Wilson defeated the Chinese three-time Paralympic champion Zhao Shuai in a five-set epic to win the men’s class 8 world title in Slovenia in 2018, six months after taking Commonwealth gold in Australia. The 27-year-old lost in the semi-finals in Birmingham in August to doubles partner Joshua Stacey but came through a tough five-set battle against class 9 former Paralympic champion Tajudeen Agunbiade from Nigeria to take Commonwealth bronze and won gold in Spain earlier this year.

“I’ve got a lot going on at the moment,” said Wilson, who has started a degree in psychology at Sheffield University, “and it makes you appreciate playing a bit more. I don’t take these things for granted anymore – I missed the Worlds in 2014  due to injury so just to have the opportunity to go and perform at a World Championship is something I’m really looking forward to because you’re not always going to get to play them. So I’m really excited to get out there and do as best as I can and hopefully I can defend my title.

“I wasn’t happy with how I played in Birmingham but I did take away a lot of good things and it has definitely given me confidence going forwards and I was really proud of myself for how deep I got stuck in even though I wasn’t playing very well. Josh and I have a really good relationship and in doubles we work really well together and if we can get some practice over the next two weeks and work on some things we’ll be confident going into the Worlds.”

Hunter-Spivey won his first major championship medal in Tokyo last year, taking bronze in the men’s class 5 singles, and demonstrated the belief that has given him by taking Commonwealth gold in men’s class 3-5 in Birmingham as well as gold in Egypt and Greece this season.
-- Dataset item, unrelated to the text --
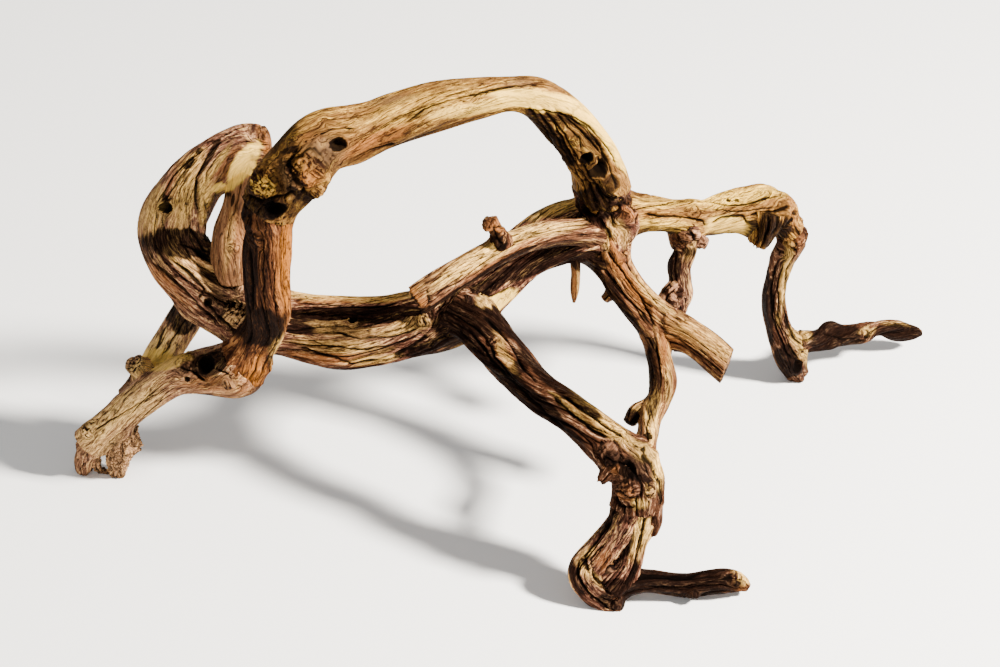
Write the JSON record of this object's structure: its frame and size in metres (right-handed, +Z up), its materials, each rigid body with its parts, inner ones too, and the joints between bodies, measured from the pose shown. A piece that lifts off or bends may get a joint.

He will also compete in the mixed doubles with six-time Paralympian Sue Bailey.

“Preparation has gone really well,” said Hunter-Spivey. “The gold in Greece has stood me in good stead and I’m feeling good going into the Worlds and can’t wait to get involved now. It’s going to be different with a straight knockout tournament especially as I’m No 4 seed and I’ll go straight into a quarter-final, so my first match will be a medal match, but I’m looking forward to the challenge.

“I always felt that I was never going to win a major medal but Tokyo changed that – beating Tommy (Urhaug) in a medal match was amazing so I believe in myself now and if I can do that again in the World Championships that will be great. I can draw on my experience of being in those big situations and hopefully I can do the business again.
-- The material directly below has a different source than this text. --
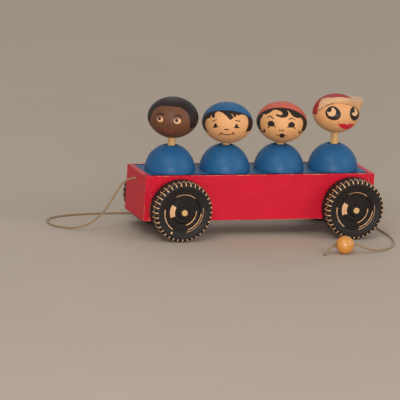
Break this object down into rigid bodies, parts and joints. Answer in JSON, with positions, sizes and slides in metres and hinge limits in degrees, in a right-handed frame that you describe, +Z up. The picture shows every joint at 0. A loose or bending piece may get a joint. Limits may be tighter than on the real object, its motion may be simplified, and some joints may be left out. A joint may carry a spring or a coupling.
{
  "type": "wooden pull toy",
  "caption": "Wooden pull wagon with round riders whose heads bob and turn as its wheels roll, on a cord with a bead.",
  "frame": {"origin": "on the floor under the middle of the toy's box, measured without the free cord and its bead", "axes": "+X towards the rear of the toy (its front points to -X), +Y to its right-hand side, +Z up"},
  "size_m": [0.3521, 0.2044, 0.145],
  "materials": {
    "red_paint": "crimson enamel on wood, satin, a little worn at the edges",
    "blue_paint": "mid blue enamel on wood, satin",
    "face_paint": "flesh enamel with painted hair, cap and face",
    "brown_face_paint": "dark brown enamel with painted hair and face",
    "cream_paint": "cream enamel on wood, satin",
    "bare_wood": "bare turned hardwood, fine straight grain",
    "black_paint": "black enamel on turned wood, low gloss",
    "tyre_rubber": "black moulded rubber with a small tread and pale marks",
    "fibre": "red-brown vulcanised fibre",
    "brad_steel": "dull steel wire",
    "cord_cotton": "twisted natural cotton string, aged tan",
    "bead_varnish": "orange-yellow varnished turned wood"
  },
  "bodies": {
    "wagon": {"side_board_left": "red_paint", "side_board_right": "red_paint", "front_board": "red_paint", "rear_board": "red_paint", "deck": "blue_paint", "corner_brads": "brad_steel", "dome_1": "blue_paint", "dome_2": "blue_paint", "dome_3": "blue_paint", "dome_4": "blue_paint", "pull_cord": "cord_cotton", "inner_knot": "cord_cotton", "pull_bead": "bead_varnish", "bead_knot": "cord_cotton"},
    "front_axle_set": {"axle_front": "bare_wood", "eccentric_front_outer": "bare_wood", "eccentric_front_inner": "bare_wood", "washer_front_left": "fibre", "washer_front_right": "fibre", "wheel_disc_front_left": "black_paint", "wheel_disc_front_right": "black_paint", "tyre_front_left": "tyre_rubber", "tyre_front_right": "tyre_rubber"},
    "rear_axle_set": {"axle_rear": "bare_wood", "eccentric_rear_outer": "bare_wood", "eccentric_rear_inner": "bare_wood", "washer_rear_left": "fibre", "washer_rear_right": "fibre", "wheel_disc_rear_left": "black_paint", "wheel_disc_rear_right": "black_paint", "tyre_rear_left": "tyre_rubber", "tyre_rear_right": "tyre_rubber"},
    "outer_bar_set": {"coupling_bar_outer": "bare_wood", "rod_block_1": "bare_wood", "rod_block_4": "bare_wood", "neck_rod_1": "bare_wood", "neck_rod_4": "bare_wood"},
    "inner_bar_set": {"coupling_bar_inner": "bare_wood", "rod_block_2": "bare_wood", "rod_block_3": "bare_wood", "neck_rod_2": "bare_wood", "neck_rod_3": "bare_wood"},
    "rider_1": {"head_1": "brown_face_paint"},
    "rider_2": {"head_2": "face_paint"},
    "rider_3": {"head_3": "face_paint"},
    "rider_4": {"head_4": "face_paint", "cap_peak": "cream_paint"}
  },
  "joints": [
    {"name": "front_axle_roll", "type": "hinge", "parent": "wagon", "child": "front_axle_set", "pos_m": [-0.09325, 0, 0.032], "axis": [0, -1, 0], "continuous": true},
    {"name": "rear_axle_roll", "type": "hinge", "parent": "wagon", "child": "rear_axle_set", "pos_m": [0.09725, 0, 0.032], "axis": [0, -1, 0], "continuous": true},
    {"name": "outer_bar_circle", "type": "hinge", "parent": "front_axle_set", "child": "outer_bar_set", "pos_m": [-0.09325, 0, 0.035], "axis": [0, -1, 0], "continuous": true},
    {"name": "inner_bar_circle", "type": "hinge", "parent": "front_axle_set", "child": "inner_bar_set", "pos_m": [-0.09325, 0, 0.029], "axis": [0, -1, 0], "continuous": true},
    {"name": "head_1_turn", "type": "hinge", "parent": "outer_bar_set", "child": "rider_1", "pos_m": [-0.093, 0, 0.11], "axis": [0, 0, 1], "continuous": true},
    {"name": "head_2_turn", "type": "hinge", "parent": "inner_bar_set", "child": "rider_2", "pos_m": [-0.0325, 0, 0.11], "axis": [0, 0, 1], "continuous": true},
    {"name": "head_3_turn", "type": "hinge", "parent": "inner_bar_set", "child": "rider_3", "pos_m": [0.028, 0, 0.11], "axis": [0, 0, 1], "continuous": true},
    {"name": "head_4_turn", "type": "hinge", "parent": "outer_bar_set", "child": "rider_4", "pos_m": [0.0885, 0, 0.11], "axis": [0, 0, 1], "continuous": true}
  ],
  "couplings": [
    {"joint": "rear_axle_roll", "follows": "front_axle_roll", "ratio": 1},
    {"joint": "outer_bar_circle", "follows": "front_axle_roll", "ratio": -1},
    {"joint": "inner_bar_circle", "follows": "front_axle_roll", "ratio": -1}
  ]
}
“Mixed doubles with Sue is a free hit for us in one sense as we’re a new pairing so we’ll see how it goes and if we play some good doubles then I think we can do well.”

Stacey reached the quarter-finals in men’s class 9 on his Paralympic debut in Tokyo and has since gone from strength to strength, taking gold in Spain, Czech Republic and Greece and winning his first major title when beating the Chinese-born Australian former world and Paralympic champion Ma Lin to take Commonwealth gold in the men’s class 8-10 singles in Birmingham. The 22-year-old Welshman will also compete in the men’s doubles with Wilson and the mixed doubles with Grace Williams.
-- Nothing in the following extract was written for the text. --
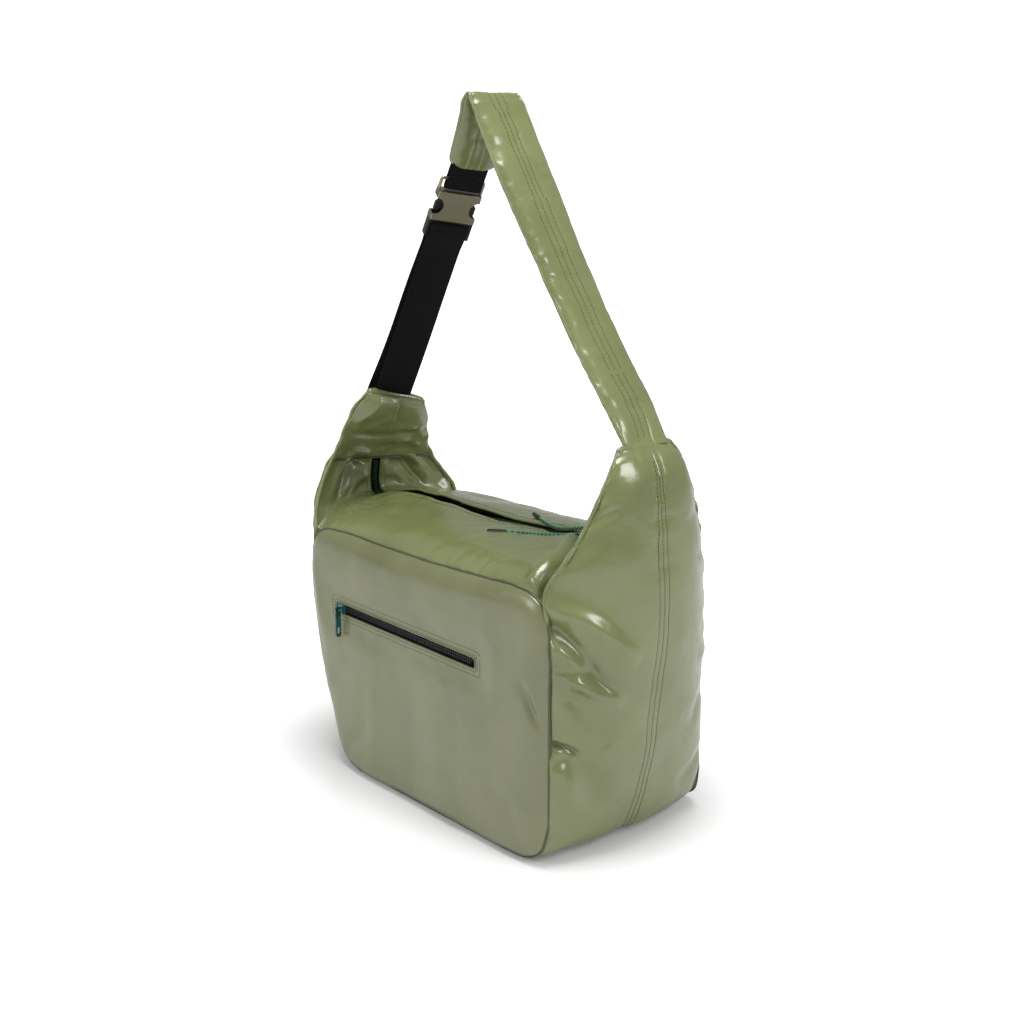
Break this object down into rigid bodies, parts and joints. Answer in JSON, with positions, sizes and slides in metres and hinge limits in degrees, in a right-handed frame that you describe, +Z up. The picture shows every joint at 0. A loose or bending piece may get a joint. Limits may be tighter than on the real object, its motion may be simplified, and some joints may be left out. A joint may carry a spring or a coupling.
{
  "type": "crossbody purse",
  "caption": "Soft padded crossbody purse with a front zip pocket, a zipped top between two strap horns, and a padded strap closed by a side-release buckle on webbing.",
  "frame": {"origin": "middle of the bag's base, on the surface it stands on", "axes": "+X to the right seen from the front, front faces -Y, +Z up"},
  "size_m": [0.4245, 0.2205, 0.659],
  "materials": {
    "shell_nylon": "glossy coated puffer nylon, olive green",
    "panel_nylon": "glossy coated puffer nylon, front panel",
    "piping_nylon": "bound seam in the same nylon",
    "lining_fabric": "woven polyester lining",
    "wadding": "polyester wadding",
    "zip_tape": "woven polyester zip tape",
    "zip_teeth": "moulded acetal teeth",
    "main_teeth": "nylon coil with green fleck",
    "teal_enamel": "gloss teal enamel on zinc",
    "slider_black": "black enamel on zinc",
    "braided_cord": "braided polyester cord, black with green and white",
    "cord_tip": "moulded black tip",
    "webbing": "black woven polyester webbing",
    "brushed_nickel": "brushed nickel-plated zinc",
    "buckle_acetal": "black moulded acetal"
  },
  "bodies": {
    "bag": {"gusset_front_half": "shell_nylon", "gusset_back_half": "shell_nylon", "top_front_panel": "shell_nylon", "top_back_panel": "shell_nylon", "right_horn_cap": "shell_nylon", "left_horn_cap": "shell_nylon", "right_rise_tapes": "zip_tape", "right_rise_teeth": "main_teeth", "left_rise_tapes": "zip_tape", "left_rise_teeth": "main_teeth", "lining": "lining_fabric", "front_panel": "panel_nylon", "back_panel": "shell_nylon", "front_piping": "piping_nylon", "back_piping": "piping_nylon", "front_pocket_bag": "lining_fabric", "back_slip_pocket": "shell_nylon", "front_zip_tape_upper": "zip_tape", "front_zip_tape_lower": "zip_tape", "front_zip_teeth_upper": "zip_teeth", "front_zip_teeth_lower": "zip_teeth", "front_zip_stops": "zip_teeth", "main_zip_tape_front": "zip_tape", "main_zip_tape_back": "zip_tape", "main_zip_teeth_front": "main_teeth", "main_zip_teeth_back": "main_teeth", "main_zip_stops": "main_teeth", "strap_stub": "shell_nylon", "webbing_stub": "webbing"},
    "front_slider": {"front_zip_slider": "teal_enamel", "front_zip_bail": "teal_enamel"},
    "front_puller": {"front_zip_puller": "teal_enamel"},
    "main_slider": {"main_zip_slider": "slider_black", "main_zip_bail": "slider_black"},
    "cord_pull": {"pull_cord_loop": "braided_cord", "pull_cord_long": "braided_cord", "pull_cord_short": "braided_cord", "cord_tip_long": "cord_tip", "cord_tip_short": "cord_tip"},
    "strap_base": {"strap_lower_pad": "shell_nylon", "lower_webbing": "webbing", "buckle_male_frame": "buckle_acetal"},
    "prong_front": {"buckle_prong_front": "buckle_acetal"},
    "prong_back": {"buckle_prong_back": "buckle_acetal"},
    "padded_strap": {"strap_cover": "shell_nylon", "strap_wadding": "wadding", "strap_short_pad": "shell_nylon", "upper_webbing_loop": "webbing", "buckle_ring": "brushed_nickel", "buckle_shell": "brushed_nickel"}
  },
  "joints": [
    {"name": "front_zip_slide", "type": "slide", "parent": "bag", "child": "front_slider", "axis": [1, 0, 0], "range_m": [0, 0.185]},
    {"name": "front_puller_hinge", "type": "hinge", "parent": "front_slider", "child": "front_puller", "pos_m": [-0.1162, -0.108, 0.167], "axis": [-1, 0, 0], "range_deg": [-4, 150]},
    {"name": "main_zip_slide", "type": "slide", "parent": "bag", "child": "main_slider", "axis": [-0.998, 0, -0.0634], "range_m": [0, 0.2]},
    {"name": "cord_pull_lift", "type": "hinge", "parent": "main_slider", "child": "cord_pull", "pos_m": [0.12926, 0, 0.27733], "axis": [0, 1, 0], "range_deg": [0, 90]},
    {"name": "strap_swing", "type": "hinge", "parent": "bag", "child": "strap_base", "pos_m": [0.188, 0, 0.371], "axis": [0.9991, 0, 0.042], "range_deg": [-30, 45]},
    {"name": "prong_front_press", "type": "hinge", "parent": "strap_base", "child": "prong_front", "pos_m": [-0.07325, -0.01269, 0.54139], "axis": [-0.8252, 0.342, 0.4496], "range_deg": [0, 4], "stiffness_Nm_per_rad": 0.4},
    {"name": "prong_back_press", "type": "hinge", "parent": "strap_base", "child": "prong_back", "pos_m": [-0.06514, 0.01269, 0.53697], "axis": [0.8252, -0.342, -0.4496], "range_deg": [0, 4], "stiffness_Nm_per_rad": 0.4},
    {"name": "strap_open", "type": "hinge", "parent": "strap_base", "child": "padded_strap", "pos_m": [0.1225, 0, 0.45113], "axis": [0, 1, 0], "range_deg": [0, 110]}
  ]
}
“Tokyo just gave me so much motivation,” said Stacey, “knowing that the Paralympics are only every four years but every year there is a major which is really good in terms of wanting to do as well as you can. I feel that my level and my mindset have gone up nicely in correlation and it is translating quite well on the table and I’m hoping it will do the same in Spain.

“Major championships are what you strive towards and I feel I’m in a good position to show what I can do and I’m really excited. I feel like I’m improving week-on-week and to feel confident in how I’m playing and also confident in terms of my mindset is exciting but also quite settling. I feel that I can think my way through a match if things aren’t going as well as they could do and that is something that can be used in any stage of the competition.

“It is very special and a privilege to have been selected for the doubles as well and they are a nice goal to chase other than just the singles. When you are on the table with someone else you’re playing for them as well which is always a good thing and I think it also brings together that family vibe we have created in the team so I enjoy playing with both Ross and Grace.”

Also competing in Spain will be Rio 2016 men’s class 1 Paralympic champion Rob Davies, 2018 world bronze medallists Tom Matthews (men’s class 1) and Fliss Pickard (women’s class 6) and Tokyo medallists Sue Bailey (women’s class 4), Paul Karabardak (men’s class 6), Aaron McKibbin and Billy Shilton (men’s class 8). They will be joined by two-time European team gold medallist Martin Perry (men’s class 6) and Confirmation athlete Grace Williams (women’s class 8), who have both been awarded wildcards to compete.